On this point, the Supreme Court considers how the employer’s failure to comply with its obligations may entail “damage from loss of professional expertise of a financial nature which may consist either in the impoverishment of the employee’s skills, failure to acquire greater knowledge, and prejudice suffered due to the loss of opportunity, i.e. further earning possibilities or employment potential.”

The violation of Art. 2103 of the Italian Civil Code can impair “that set of skills and attitudes defined by the term professional expertise, which is certainly a financially assessable asset, since it is one of the main parameters for determining the value of an employee on the labour market.” According to the Court, the change in peius of the tasks, is potentially capable of causing damage to intangible assets, even beyond health. In the employment relationship regulation, many provisions ensure enhanced worker protection by recognising rights subject to constitutional protection, “which include a non-financial damage payable whenever they are violated, exceeding the limit of tolerable sacrifices, rights of the worker subject to special protection at the highest level.”

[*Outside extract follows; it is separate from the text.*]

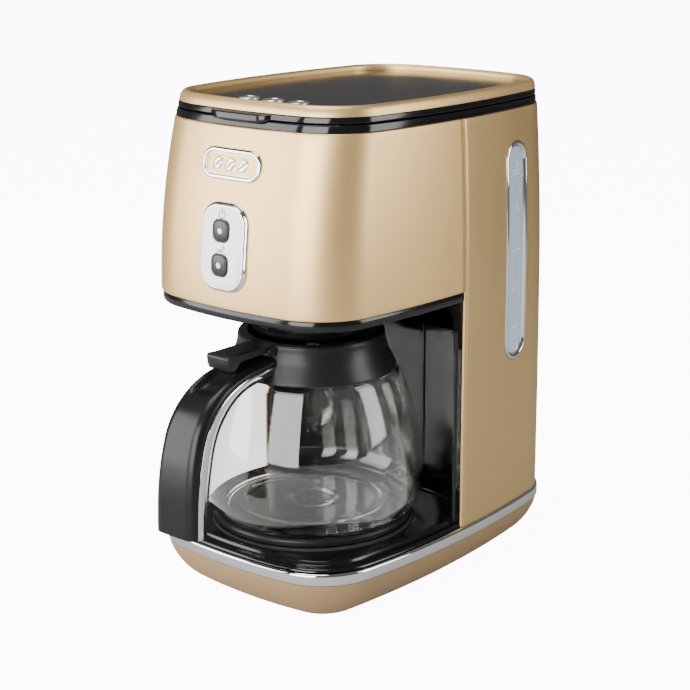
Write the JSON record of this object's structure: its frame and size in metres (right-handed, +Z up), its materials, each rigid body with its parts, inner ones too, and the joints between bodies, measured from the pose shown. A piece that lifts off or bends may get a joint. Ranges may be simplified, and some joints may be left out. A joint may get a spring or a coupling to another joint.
{
  "type": "drip coffee maker",
  "caption": "Drip coffee maker with a rounded upright housing, hinged lid, side water gauge and a glass jug with an arched handle on a warming plate",
  "frame": {"origin": "on the surface that the feet stand on, under the centre of the whole machine's box, jug docked", "axes": "+Z up, -Y towards the front where the jug goes in, +X towards the side with the water gauge"},
  "size_m": [0.18, 0.309, 0.33],
  "materials": {
    "champagne_metal": "satin metallic paint",
    "champagne_paint": "satin metallic paint, slightly darker",
    "chrome": "polished",
    "black_gloss": "gloss",
    "black_satin": "satin",
    "silver_plate": "pale satin",
    "button_grey": "satin",
    "lens_white": "milky",
    "window_blue": "tinted clear plastic",
    "clear_glass": "clear",
    "tank_clear": "clear plastic",
    "rubber": "matte",
    "silicone": "milky",
    "aluminium": "cast",
    "steel": "plain",
    "board_green": "lacquered",
    "mesh_gold": "fine mesh, gold tinted"
  },
  "bodies": {
    "machine": {"base_skirt": "champagne_paint", "front_shell": "champagne_metal", "rear_shell": "champagne_metal", "badge_plate": "champagne_metal", "chrome_band": "chrome", "badge_rim": "chrome", "panel_bezel": "chrome", "window_bezel": "chrome", "bay_tray": "black_gloss", "bay_liner": "black_gloss", "housing_trim": "black_gloss", "brew_chamber": "black_gloss", "top_deck": "black_gloss", "base_plate": "black_satin", "chassis_plate": "black_satin", "warming_plate": "black_satin", "outlet_nozzle": "black_satin", "filter_holder": "black_satin", "panel_plate": "silver_plate", "window_lens": "window_blue", "water_tank": "tank_clear", "cord_gland": "rubber", "plate_seal": "rubber", "foot_front_left": "rubber", "foot_front_right": "rubber", "foot_rear_left": "rubber", "foot_rear_right": "rubber", "inlet_hose": "silicone", "riser_hose": "silicone", "heater_tube": "aluminium", "base_screw_front_left": "steel", "base_screw_front_right": "steel", "base_screw_rear_left": "steel", "base_screw_rear_right": "steel", "heater_clamp": "steel", "thermostat": "steel", "valve_spring": "steel", "hinge_pin": "steel", "control_board": "board_green", "mesh_filter": "mesh_gold"},
    "lid": {"lid_rim": "black_gloss", "lid_frame": "champagne_metal", "lid_panel": "black_gloss", "lid_liner": "black_satin", "vent_eyelet_left": "chrome", "vent_eyelet_centre": "chrome", "vent_eyelet_right": "chrome"},
    "power_key": {"power_button": "button_grey", "power_lens": "lens_white"},
    "aroma_key": {"aroma_button": "button_grey", "aroma_lens": "lens_white"},
    "valve": {"drip_valve": "black_satin"},
    "jug": {"jug_glass": "clear_glass", "jug_band": "black_satin", "handle_outer": "black_gloss", "handle_trim": "chrome", "handle_inner": "black_gloss", "jug_lid": "black_satin", "jug_lid_pin": "steel"}
  },
  "joints": [
    {"name": "lid_hinge", "type": "hinge", "parent": "machine", "child": "lid", "pos_m": [0, 0.14775, 0.3194], "axis": [-1, 0, 0], "range_deg": [0, 95]},
    {"name": "power_press", "type": "slide", "parent": "machine", "child": "power_key", "axis": [0, 1, 0], "range_m": [0, 0.0012], "stiffness_N_per_m": 600},
    {"name": "aroma_press", "type": "slide", "parent": "machine", "child": "aroma_key", "axis": [0, 1, 0], "range_m": [0, 0.0012], "stiffness_N_per_m": 600},
    {"name": "valve_lift", "type": "slide", "parent": "machine", "child": "valve", "axis": [0, 0, 1], "range_m": [0, 0.004], "stiffness_N_per_m": 150, "deforming": ["valve_spring"]},
    {"name": "jug_dock", "type": "slide", "parent": "machine", "child": "jug", "axis": [0, -1, 0], "range_m": [0, 0.2]}
  ]
}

The Court of Cassation’s ruling affirms that the denial or hindering of the performance of duties, like professional demotion, entails the infringement of the fundamental right to the free expression of the worker’s personality in the workplace, causing a prejudice that affects the professional and social life of the person concerned. Such an injury takes on an “undoubted financial nature”, which makes the injury “susceptible to compensation and assessment, even on an equitable basis.”

If art. 2103 of the Italian Civil Code’s wording explicitly recognises the worker’s right to carry out the duties for which he has been recruited or equivalent to the last duties carried out, the worker’s consequent right “not to be left in a condition of forced inactivity and without assignment of duties, even in the absence of consequences on remuneration, must be considered to exist. The worker has the duty and right to work, to which the employer has the corresponding obligation to assign. This is because work is not only a means of earning money, but a way of expressing the professional value and dignity of each citizen.”

In overturning the Court of Appeal’s decision, the Supreme Court pointed out that, even in the absence of a persecutory intent, the conduct of an employer who leaves the employee in a condition of inactivity constitutes a violation of art. 2103 of the Italian Civil Code, and infringes the right to work, understood as “a means of expressing the personality of each citizen, and the employee professional expertise.”